Cell-edge sensitivity
A point exactly on a cell boundary is ambiguous — which cell does it belong to? The convention is that the lower/left boundary is inclusive, the upper/right exclusive. Different implementations may handle boundaries differently; production systems should normalize input to a known precision before encoding.
Geohash variants
Geohash-36
A variant by Pier Aron using a 36-character alphabet (adding letters that geohash excluded). Each character encodes 5.17 bits instead of 5 bits, producing slightly shorter strings for the same precision. Limited adoption.
Geohash-int (integer geohash)
Many databases (Redis, MongoDB) use integer representations of geohash internally rather than base32 strings. A 52-bit integer is the common form; Redis uses exactly 52 bits. The integer form is faster for sorting and arithmetic but less human-readable.
Niemeyer geohash vs other space-filling curves
Geohash uses a Z-order curve (Morton order) on the bit interleaving. Other space-filling curves are used in some databases: Hilbert curves (more locality-preserving but harder to compute), Peano curves, etc. Most production databases use Z-order (geohash-style) because of the simplicity of the encoding and decoding.

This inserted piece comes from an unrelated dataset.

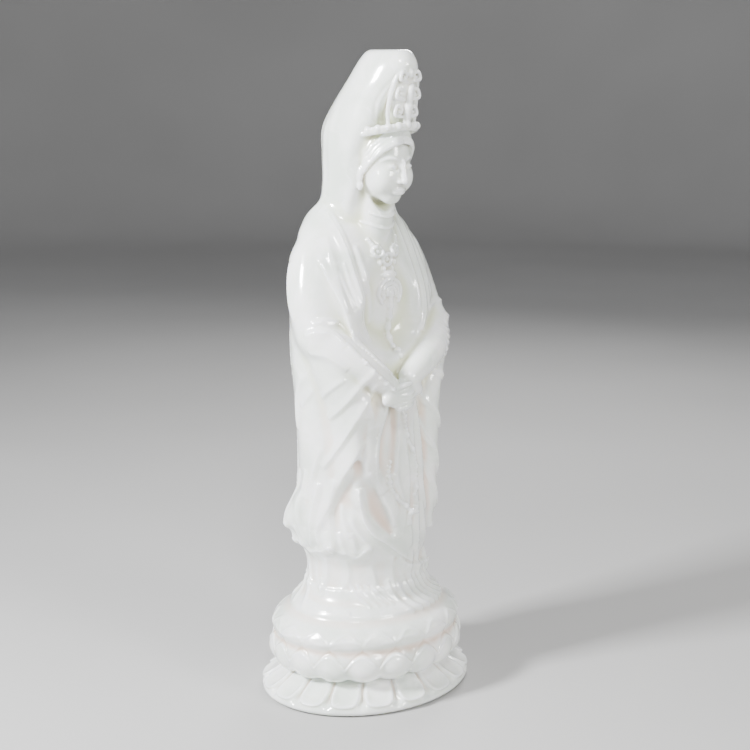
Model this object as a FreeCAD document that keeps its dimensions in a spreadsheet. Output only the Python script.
import FreeCAD, Part
import os

import Sketcher

# A standing robed figurine in pale jade, hooded, with its hands together at the waist, on an oval
# lotus pedestal in two tiers. The figure and the throne under it are one carved stone. The foot is a
# second stone, bonded to it with a thin resin film, and a felt pad lies in a recess under the foot.
# Frame: millimetres, +Z up, the figure faces -Y, origin in the middle of the felt's underside.

TURN = 360

# Driving dimensions. Each entry becomes one cell of the sheet, with this name as its alias.
SIZES = {
    # felt pad and the recess it is glued into
    "pad_half_width": 44.0,
    "pad_half_depth": 35.5,
    "pad_thickness": 1.6,
    "pad_proud": 0.6,
    "pad_gap": 0.25,
    # both pedestal tiers are turned round and then narrowed front to back
    "oval_ratio": 0.832,
    "petal_count": 18,
    # foot, with petals turned down
    "foot_rim_radius": 53.4,
    "foot_rim_height": 3.4,
    "foot_waist_radius": 48.0,
    "foot_waist_height": 8.6,
    "foot_neck_radius": 43.6,
    "foot_top": 14.0,
    "foot_petal_length": 9.4,
    "foot_petal_width": 8.9,
    "foot_petal_swell": 3.4,
    "foot_petal_radius": 47.4,
    "foot_petal_height": 7.0,
    "foot_petal_tilt": 46.0,
    # throne, with petals turned up and a mound on top
    "bond_film": 0.3,
    "throne_neck_radius": 44.4,
    "throne_belly_radius": 48.2,
    "throne_belly_height": 22.5,
    "throne_groove_radius": 47.6,
    "throne_groove_height": 31.0,
    "throne_lip_radius": 48.6,
    "throne_lip_height": 34.6,
    "mound_foot_radius": 45.0,
    "mound_foot_height": 39.5,
    "mound_top_radius": 33.5,
    "mound_top": 50.0,
    "throne_petal_length": 8.2,
    "throne_petal_width": 8.7,
    "throne_petal_swell": 5.6,
    "throne_petal_radius": 44.6,
    "throne_petal_height": 22.6,
    # the resin film stops short of the edge of the joint
    "bond_margin": 3.0,
    # cutting tools: how far one runs past a face it opens, and the height of a trimming block
    "tool_overrun": 5.0,
    "trim_height": 20.0,
    # head, set back into the opening of the hood
    "face_width": 13.8,
    "face_depth": 15.0,
    "face_height": 18.5,
    "face_forward": 7.0,
    "face_centre": 252.0,
    "opening_width": 13.6,
    "opening_depth": 9.0,
    "opening_height": 22.0,
    "opening_forward": 24.0,
    # hands laid together and the forearms that carry them
    "hands_width": 12.0,
    "hands_depth": 8.5,
    "hands_height": 9.0,
    "hands_forward": 29.0,
    "hands_centre": 150.0,
    "forearm_reach": 20.5,
    "forearm_depth": 10.5,
    "forearm_height": 12.0,
    "forearm_side": 19.5,
    "forearm_forward": 16.5,
    "forearm_centre": 158.0,
    "forearm_turn": 26.0,
    # crown in front of the hair knot
    "crown_width": 10.0,
    "crown_depth": 4.5,
    "crown_height": 10.0,
    "crown_forward": 25.0,
    "crown_centre": 286.5,
}

# Horizontal oval sections of each lofted form: height, half width, half depth, centre in X, centre
# in Y. Negative Y is the front.
ROBE = {
    "sole": (47.0, 30.5, 26.0, 0, 0),
    "ankle": (63.0, 29.8, 25.8, 0, 0),
    "hem": (74.0, 37.5, 30.0, 0, 2),
    "knee": (94.0, 35.5, 28.5, 0, 1),
    "thigh": (128.0, 37.5, 27.5, 0, 1),
    "hip": (160.0, 40.5, 27.0, 0, 2),
    "waist": (190.0, 40.0, 24.0, 0, 4),
    "chest": (205.0, 37.0, 21.5, 0, 5.5),
    "shoulder": (217.0, 31.5, 18.5, 0, 7.5),
    "nape": (226.0, 22.0, 15.5, 0, 9),
    "neck": (232.0, 15.0, 13.0, 0, 7),
}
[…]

Comparison with Plus Codes and what3words
| Property | Geohash | Plus Codes | what3words | | -------- | ------- | ---------- | ---------- | | Type | Base32 string | Base20 string | Three words | | Year invented | 2008 | 2014 | 2013 | | License | Public domain | Apache 2.0 | Proprietary | | Memorability | Low | Moderate | High | | Verbal use | Difficult | Moderate | Easy | | Database use | Excellent (index primitive) | Moderate | Difficult | | Prefix containment | Yes (defining feature) | Partial | No | | Cell shape | Rectangular | Square | Square | | Adopted by databases | Yes (most major) | Limited | None | | Adopted by mapping services | Some (legacy OpenStreetMap, etc.) | Google Maps | Some | | Adopted by emergency services | No | Some | Yes (UK, Mongolia) |
The trade-offs are clear: geohash for database integration, Plus Codes for open-source location sharing, what3words for verbal emergency communication.
Implementation notes
Reference implementations exist in essentially every language:
- JavaScript: ngeohash, latlon-geohash, geohash-js
- Python: python-geohash, pygeohash
- Java: ch.hsr.geohash, geohash-java
- Go: github.com/mmcloughlin/geohash
- Rust: geohash crate
- C/C++: libgeohash and others
The algorithm is short (~50 lines per language); many developers reimplement it locally. The implementation is identical across libraries — geohash is fully specified by Niemeyer's public-domain definition.
Common misconceptions
“Geohash is proprietary.” It's public domain. Niemeyer released it without claiming ownership in 2008. Any implementation is permissible without licensing.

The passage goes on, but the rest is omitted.